O jornalismo como busca do cotidiano
Mesmo com boa formação literária, Nélida ainda se sentia deficiente em alguns aspectos. A rua sempre a fascinou, mas faltava-lhe "essa experiência". Assim escolheu o jornalismo, para "suprir essa ausência". Nascia na jovem o "sentimento de reportagem".
– Eu pensei: se eu faço jornalismo eu vou me jogar na rua e isso vai ser importante para mim. Eu busquei o cotidiano – explica.

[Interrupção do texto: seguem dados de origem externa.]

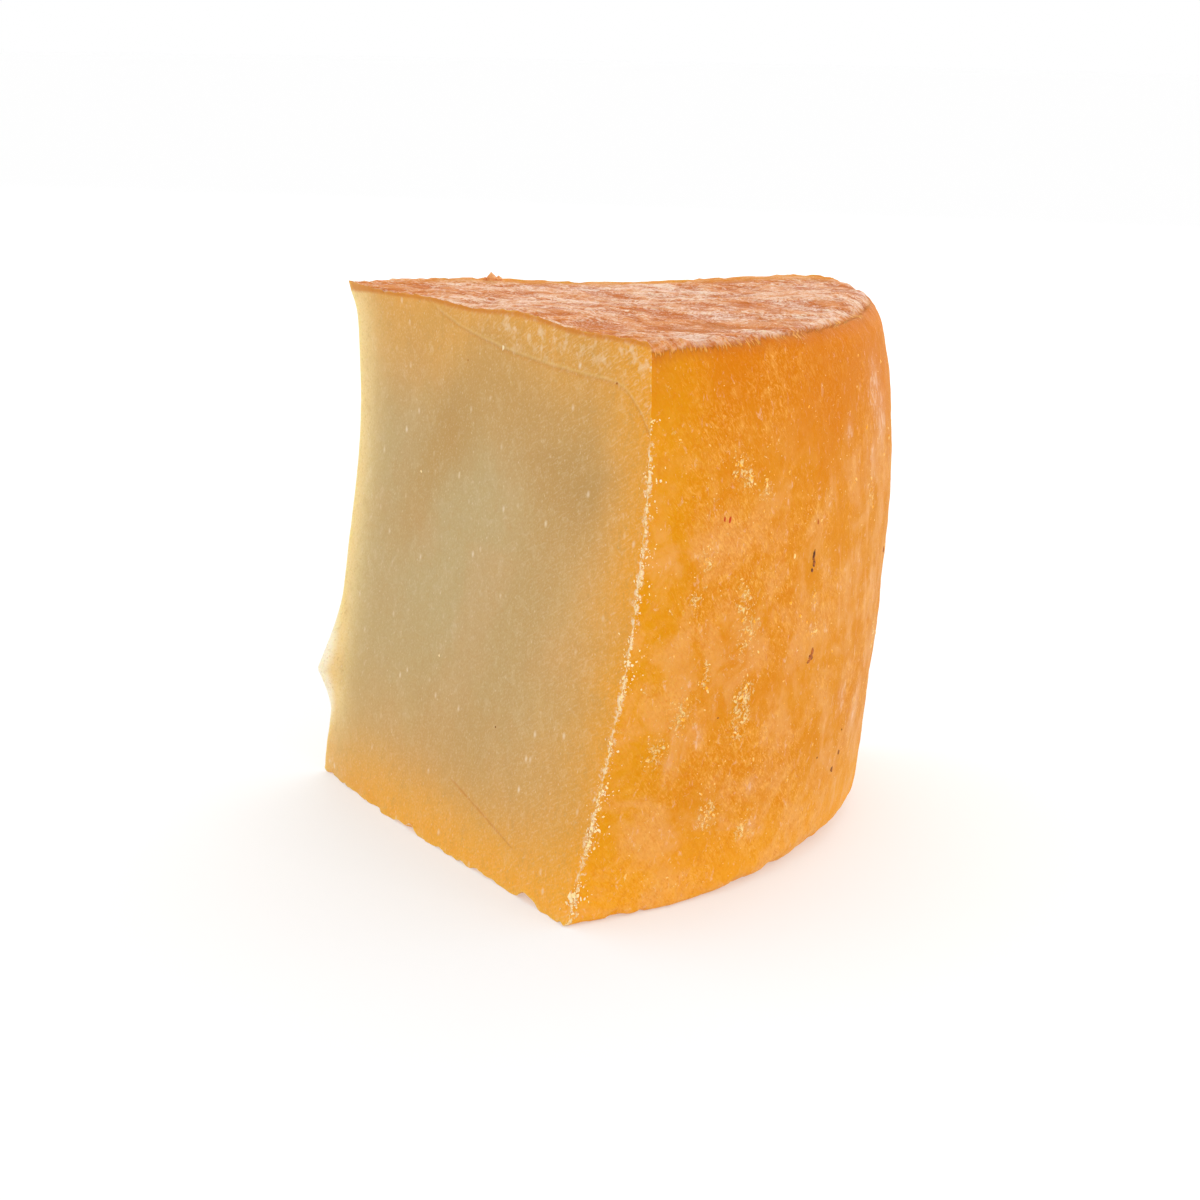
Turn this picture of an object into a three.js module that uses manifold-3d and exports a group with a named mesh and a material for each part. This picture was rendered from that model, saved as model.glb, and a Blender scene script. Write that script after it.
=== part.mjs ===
// A wedge cut from a small smoked, pressed cheese wheel.
//
// The wheel is a turned solid with a barrel-shaped rim. Two knife cuts run from the rim to the wheel's
// axis and free the wedge: the near cut leans out towards its foot, and the far cut is almost upright.
// Where the cuts meet, the tip edge wanders, and a thin flap of paste stands out near its foot. The
// wedge is one piece of cheese, so it is one solid, and it stands on the wheel's flat underside.
//
// Millimetres, +Z up. The shape is built round the wheel's axis with the wedge's middle along +X, and
// is then moved so that the origin is at the middle of its footprint, on the surface it stands on.

import * as THREE from 'three';
import { mergeVertices } from 'three/addons/utils/BufferGeometryUtils.js';
import Module from 'manifold-3d';

// The wheel.
const WHEEL_HEIGHT = 90;
const TOP_RADIUS = 91.5; // where the rim would meet the top, with no rounding
const BELLY_RADIUS = 95; // the rim's widest place
const BASE_RADIUS = 90.5; // where the rim would meet the underside
const BELLY_HEIGHT = 57; // how far up the widest place is
const TOP_ROUNDING = 3;
const BASE_ROUNDING = 2;
const RIM_WAVE = 0.3; // how far the rind swells and dips
const TOP_WAVE = 0.6;
const TIP_DROP = 0.3; // the top corner of the tip has sunk
const TIP_DROP_REACH = 9;

// The two cuts.
const CUT_HALF_ANGLE = THREE.MathUtils.degToRad(35);
const NEAR_LEAN_AT_TIP = 5; // how far the near cut's foot stands out from its top, at the tip
const NEAR_LEAN_AT_RIM = 11.2;
const NEAR_BOW = 1.7; // how far the near cut's foot bows out between the tip and the rim
const FAR_LEAN = 1.3;
const TIP_HOLLOW = 1.3; // the tip edge is hollow higher up
const TIP_HOLLOW_HEIGHT = 65;
const TIP_HOLLOW_REACH = 20;
const CUT_WAVE = 0.45; // how far the knife wandered from a plane
const FLAP_REACH = 3.2; // how far the flap of paste on the tip edge stands out of the near cut
const FLAP_HEIGHT = 19.5;
const FLAP_ABOVE = 15; // how far the flap tapers off upwards and downwards
const FLAP_BELOW = 8;
const FLAP_ROOT = 2.5; // the flap runs out into the near cut within this much of the wheel's axis

// How finely the surfaces are divided.
const WHEEL_STEPS = 200;
const RIM_STEPS = 16;
const ROUNDING_STEPS = 5;
const TOP_STEPS = 14;
const CUT_COLUMNS = 56;
const CUT_ROWS = 48;

const paste = new THREE.MeshStandardMaterial({ color: 0xe39a3e, roughness: 0.5, metalness: 0 });

const wasm = await Module();
wasm.setup();

// A closed three.js geometry as a solid, and a solid as a three.js geometry.
function solidOf(geometry) {
  const bare = geometry.clone();
  bare.deleteAttribute('normal');
  bare.deleteAttribute('uv');
  const merged = mergeVertices(bare, 1e-4);
  return new wasm.Manifold(new wasm.Mesh({
    numProp: 3,
    vertProperties: merged.attributes.position.array,
    triVerts: new Uint32Array(merged.index.array),
  }));
}

function geometryOf(solid) {
  const mesh = solid.getMesh();
  const geometry = new THREE.BufferGeometry();
  geometry.setAttribute('position', new THREE.BufferAttribute(new Float32Array(mesh.vertProperties), 3));
  geometry.setIndex(new THREE.BufferAttribute(new Uint32Array(mesh.triVerts), 1));
  geometry.computeVertexNormals();
  return geometry;
}

// Moves each vertex of a geometry by what shift(x, y, z) returns.
function warp(geometry, shift) {
  const places = geometry.attributes.position;
  const point = new THREE.Vector3();
  for (let i = 0; i < places.count; i++) {
    point.fromBufferAttribute(places, i);
    point.add(shift(point));
    places.setXYZ(i, point.x, point.y, point.z);
  }
  return geometry;
}

// The rim's radius at a height: two arcs of a parabola that meet at the belly.
function rimRadius(z) {
  const above = z > BELLY_HEIGHT;
  const edge = above ? TOP_RADIUS : BASE_RADIUS;
  const span = above ? WHEEL_HEIGHT - BELLY_HEIGHT : BELLY_HEIGHT;
  const share = (z - BELLY_HEIGHT) / span;
  return BELLY_RADIUS - (BELLY_RADIUS - edge) * share ** 2;
}

// Half of the wheel's section, from the underside's centre round the rim to the top's centre.
function wheelProfile() {
  const outline = [new THREE.Vector2(0, 0)];
  const corner = (x, z, radius, start) => {
    for (let i = 0; i <= ROUNDING_STEPS; i++) {
      const turn = start + (i / ROUNDING_STEPS) * (Math.PI / 2);
      outline.push(new THREE.Vector2(x + radius * Math.cos(turn), z + radius * Math.sin(turn)));
    }
  };
  const foot = BASE_ROUNDING;
  const shoulder = WHEEL_HEIGHT - TOP_ROUNDING;
  corner(rimRadius(foot) - foot, foot, foot, -Math.PI / 2);
  for (let i = 1; i < RIM_STEPS; i++) {
    const z = THREE.MathUtils.lerp(foot, shoulder, i / RIM_STEPS);
    outline.push(new THREE.Vector2(rimRadius(z), z));
  }
  corner(rimRadius(shoulder) - TOP_ROUNDING, shoulder, TOP_ROUNDING, 0);
  const topEdge = rimRadius(shoulder) - TOP_ROUNDING;
  for (let i = 1; i <= TOP_STEPS; i++) {
    outline.push(new THREE.Vector2(topEdge * (1 - i / TOP_STEPS), WHEEL_HEIGHT));
  }
  return outline;
}

// The whole wheel. Its rind swells and dips a little, more towards the top, and its underside is flat.
function wheel() {
  const turned = new THREE.LatheGeometry(wheelProfile(), WHEEL_STEPS);
  turned.rotateX(Math.PI / 2);
  return warp(turned, ({ x, y, z }) => {
    const radius = Math.hypot(x, y);
    const angle = Math.atan2(y, x);
    const raised = THREE.MathUtils.smoothstep(z, 0, 12);
    const swell = RIM_WAVE * raised * (radius / BELLY_RADIUS) ** 3
      * (Math.sin(5 * angle + z / 21 + 2.4) + 0.6 * Math.sin(9 * angle - z / 13 - 2));
    const rise = TOP_WAVE * THREE.MathUtils.smoothstep(z, WHEEL_HEIGHT - TOP_ROUNDING, WHEEL_HEIGHT)
      * (Math.sin(x / 11 + 0.4) * Math.cos(y / 15 - 1.3) + 0.5 * Math.sin(x / 6 - y / 8 + 2.5));
    const drop = z > WHEEL_HEIGHT / 2 ? TIP_DROP * Math.exp(-((radius / TIP_DROP_REACH) ** 2)) : 0;
    return new THREE.Vector3(swell * Math.cos(angle), swell * Math.sin(angle), rise - drop);
  });
}

// How far each cut stands out from an upright plane through the wheel's axis, at a distance from the
// axis along the cut and a height.
function nearCut(along, z) {
  const down = Math.max(0, 1 - z / WHEEL_HEIGHT);
  const out = THREE.MathUtils.clamp(along / TOP_RADIUS, 0, 1);
  const lean = NEAR_LEAN_AT_TIP * down ** 2 * (1 - out) + NEAR_LEAN_AT_RIM * down ** 1.2 * out
    + NEAR_BOW * down ** 2 * Math.sin(Math.PI * out);
  const wander = CUT_WAVE * out * (Math.sin(along / 13 + z / 24) + 0.5 * Math.sin(z / 11 - along / 19));
  const hollow = TIP_HOLLOW * (1 - out) ** 3 * Math.exp(-(((z - TIP_HOLLOW_HEIGHT) / TIP_HOLLOW_REACH) ** 2));
  const above = z > FLAP_HEIGHT;
  const flapShare = THREE.MathUtils.clamp(Math.abs(z - FLAP_HEIGHT) / (above ? FLAP_ABOVE : FLAP_BELOW), 0, 1);
  const root = 1 - THREE.MathUtils.smoothstep(along, -FLAP_ROOT, FLAP_ROOT);
  return lean + wander - hollow + FLAP_REACH * (1 - flapShare) ** 1.4 * root;
}

function farCut(along, z) {
  const down = Math.max(0, 1 - z / WHEEL_HEIGHT);
  const out = THREE.MathUtils.clamp(along / TOP_RADIUS, 0, 1);
  return FAR_LEAN * down ** 2 + CUT_WAVE * out * (Math.sin(along / 16 - z / 20) + 0.5 * Math.sin(z / 12 + 1));
}

// What a cut takes away: a block whose inner face is the cut. side is -1 for the near cut and 1 for
// the far one. Its columns crowd together at the tip, where the cut bends most.
function cutAway(standsOut, side) {
  const half = 1.2 * BELLY_RADIUS;
  const block = new THREE.BoxGeometry(2, half, 1.2 * WHEEL_HEIGHT, CUT_COLUMNS, 1, CUT_ROWS);
  block.translate(0, half / 2, WHEEL_HEIGHT / 2);
  warp(block, ({ x, y, z }) => {
    const along = half * Math.sign(x) * Math.abs(x) ** 1.5;
    const innerFace = y < half / 2;
    return new THREE.Vector3(along - x, innerFace ? standsOut(along, z) : 0, 0);
  });
  if (side < 0) {
    block.scale(1, -1, 1);
    const index = block.index.array;
    for (let i = 0; i < index.length; i += 3) [index[i], index[i + 1]] = [index[i + 1], index[i]];
  }
  block.rotateZ(side * CUT_HALF_ANGLE);
  return solidOf(block);
}

function wedge() {
  const cut = solidOf(wheel()).subtract(cutAway(nearCut, -1)).subtract(cutAway(farCut, 1));
  return geometryOf(cut);
}

const cheeseWedge = new THREE.Mesh(wedge(), paste);
cheeseWedge.name = 'cheese_wedge';
cheeseWedge.geometry.computeBoundingBox();
const middle = cheeseWedge.geometry.boundingBox.getCenter(new THREE.Vector3());
cheeseWedge.position.set(-middle.x, -middle.y, 0);

const part = new THREE.Group();
part.add(cheeseWedge);

export default part;
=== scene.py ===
import math
import random

import bmesh
import bpy
from bpy.props import FloatProperty, FloatVectorProperty, IntProperty, PointerProperty
from mathutils import Matrix, Vector, noise


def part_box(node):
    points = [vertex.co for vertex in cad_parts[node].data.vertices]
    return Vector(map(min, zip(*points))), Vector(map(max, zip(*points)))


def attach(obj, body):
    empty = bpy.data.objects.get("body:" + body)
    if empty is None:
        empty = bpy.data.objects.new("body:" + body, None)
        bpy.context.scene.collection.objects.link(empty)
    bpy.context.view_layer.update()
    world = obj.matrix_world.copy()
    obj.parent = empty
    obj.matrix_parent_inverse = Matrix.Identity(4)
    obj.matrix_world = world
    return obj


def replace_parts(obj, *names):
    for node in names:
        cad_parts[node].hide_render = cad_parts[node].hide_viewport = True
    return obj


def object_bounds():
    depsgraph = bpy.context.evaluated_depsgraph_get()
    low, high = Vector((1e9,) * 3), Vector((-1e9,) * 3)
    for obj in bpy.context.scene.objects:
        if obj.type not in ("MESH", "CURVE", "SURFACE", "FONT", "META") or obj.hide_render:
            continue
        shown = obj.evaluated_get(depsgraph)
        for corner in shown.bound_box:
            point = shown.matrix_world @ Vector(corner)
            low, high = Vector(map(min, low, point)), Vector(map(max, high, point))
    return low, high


bl_info = {
    "name": "Smoked Cheese Wedge",
    "version": (1, 0, 0),
    "blender": (4, 5, 0),
    "location": "View3D > Sidebar > Cheese",
    "description": "Builds a wedge of smoked pressed cheese: the paste, the rind, the crumbs and a studio",
    "category": "Add Mesh",
}

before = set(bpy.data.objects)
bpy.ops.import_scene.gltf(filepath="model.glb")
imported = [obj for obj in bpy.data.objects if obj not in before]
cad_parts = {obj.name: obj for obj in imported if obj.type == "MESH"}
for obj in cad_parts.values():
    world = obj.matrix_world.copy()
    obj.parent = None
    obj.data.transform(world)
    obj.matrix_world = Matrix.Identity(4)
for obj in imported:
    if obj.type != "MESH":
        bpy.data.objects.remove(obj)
CAD_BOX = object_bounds()
NODE_LOW, NODE_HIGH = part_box("cheese_wedge")

MM = 0.001

# Shares of the way out that count as on the rim and as at the tip, because a mesh rounds what it is given.
AT_RIM = 0.999
AT_TIP = 1e-5
# How much the mesh's faces crowd towards its edges: out from the tip, up, and round from cut to cut.
CROWD_OUT, CROWD_UP, CROWD_TURN = 0.45, 0.35, 0.45
# Two faces that meet at more than this have a sharp edge between them.
SHARP = math.radians(50)
# The wedge's material slots.
PASTE, RIND, UNDERSIDE = range(3)
# How far red, green and blue light spread under the rind, in millimetres.
RIND_SPREAD = (6, 2.2, 0.6)


def display(red, green, blue):
    """A colour given as it looks on a display, from 0 to 255, as the scene's own numbers."""
    return tuple(((c / 255 + 0.055) / 1.055) ** 2.4 for c in (red, green, blue))


def length(name, description, default):
    return FloatProperty(name=name, description=description, default=default * MM, unit="LENGTH")


def angle(name, description, default):
    return FloatProperty(name=name, description=description, default=math.radians(default), unit="ROTATION")


def colour(name, description, red, green, blue):
    return FloatVectorProperty(
        name=name, description=description, default=display(red, green, blue), subtype="COLOR", min=0, max=1
    )


# ---- What a user would change ----


class WheelSizes(bpy.types.PropertyGroup):
    """The wheel that the wedge is cut from."""

    height: length("Height", "How tall the wheel is", 90)
    top_radius: length("Top radius", "Where the rim would meet the top with no rounding", 91.5)
    belly_radius: length("Belly radius", "The rim's widest place", 95)
    base_radius: length("Base radius", "Where the rim would meet the underside", 90.5)
    belly_height: length("Belly height", "How far up the widest place is", 57)
    top_rounding: length("Top rounding", "Radius of the rounding round the top", 3)
    base_rounding: length("Base rounding", "Radius of the rounding round the underside", 2)
    rim_wave: length("Rim wave", "How far the rind swells and dips", 0.3)
    top_wave: length("Top wave", "How far the top rises and dips", 0.6)
    tip_drop: length("Tip drop", "How far the top corner of the tip has sunk", 0.3)


class CutSizes(bpy.types.PropertyGroup):
    """The two knife cuts and the flap of paste where they meet."""

    half_angle: angle("Half angle", "Half of the angle between the cuts", 35)
    near_lean_at_tip: length("Near lean at tip", "How far the near cut's foot stands out at the tip", 5)
    near_lean_at_rim: length("Near lean at rim", "How far the near cut's foot stands out at the rim", 11.2)
    near_bow: length("Near bow", "How far the near cut's foot bows out in between", 1.7)
    far_lean: length("Far lean", "How far the far cut's foot stands out", 1.3)
    tip_hollow: length("Tip hollow", "How hollow the upper part of the tip edge is", 1.3)
    wave: length("Wave", "How far the knife wandered from a plane", 0.45)
    flap_reach: length("Flap reach", "How far the flap of paste stands out", 3.2)
    flap_height: length("Flap height", "How far up the flap's point is", 19.5)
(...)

Na própria PUC, vivenciou a rotina de apurações e entrevistas, como repórter do jornal Unidade. Escrevia sobre o tema favorito: literatura. Ela recorda-se de uma reportagem em particular, sobre o lançamento do primeiro livro de Françoise Sagan, escritora que, aos 18 anos, produziu sua maior obra: "Bonjour Tristesse" ("Bom dia tristeza"). O extraordinário sucesso da francesa influenciou os jovens intelectuais no mundo todo, inclusive os brasileiros:
– O lançamento atordoou a todos nós brasileiros que liam e acompanhavam a literatura francesa.
As outras experiências da repórter Nélida foram em "jornaizinhos" da comunidade espanhola no Rio, ainda enquanto estava na graduação. O pai espanhol "era só orgulho": recortava e guardava os artigos nos bolsos das blusas e os apresentava aos amigos pelas ruas.
– Ficava apavorada quando saia com meu pai. Quando vinha alguém ao nosso encontro, eu sabia que ele ia tirar os jornaizinhos e dizer: ‘Olha aqui o que a minha filha escreve’ – conta, com carinho.
A filha era a paixão de Lino Piñon Muiños, que morreu pouco antes de Nélida lançar o primeiro livro.“Sempre tive uma grande tristeza de o meu pai não estar vivo quando eu publiquei [o livro]”, lamenta. Lino dizia que seu grande orgulho era a formatura da filha, tanto que decidiu presenteá-la com uma joia.
– A minha formatura foi a alegria que eu pude dar a ele. Ganhei uma joia, comprada com dificuldade, e jamais esquecerei isso. Lembro-me perfeitamente: usávamos uma roupa azul. Lembro-me do olhar do meu pai quando ele entregou aquela caixa [com a joia]. Posso dizer que fui muito feliz na PUC.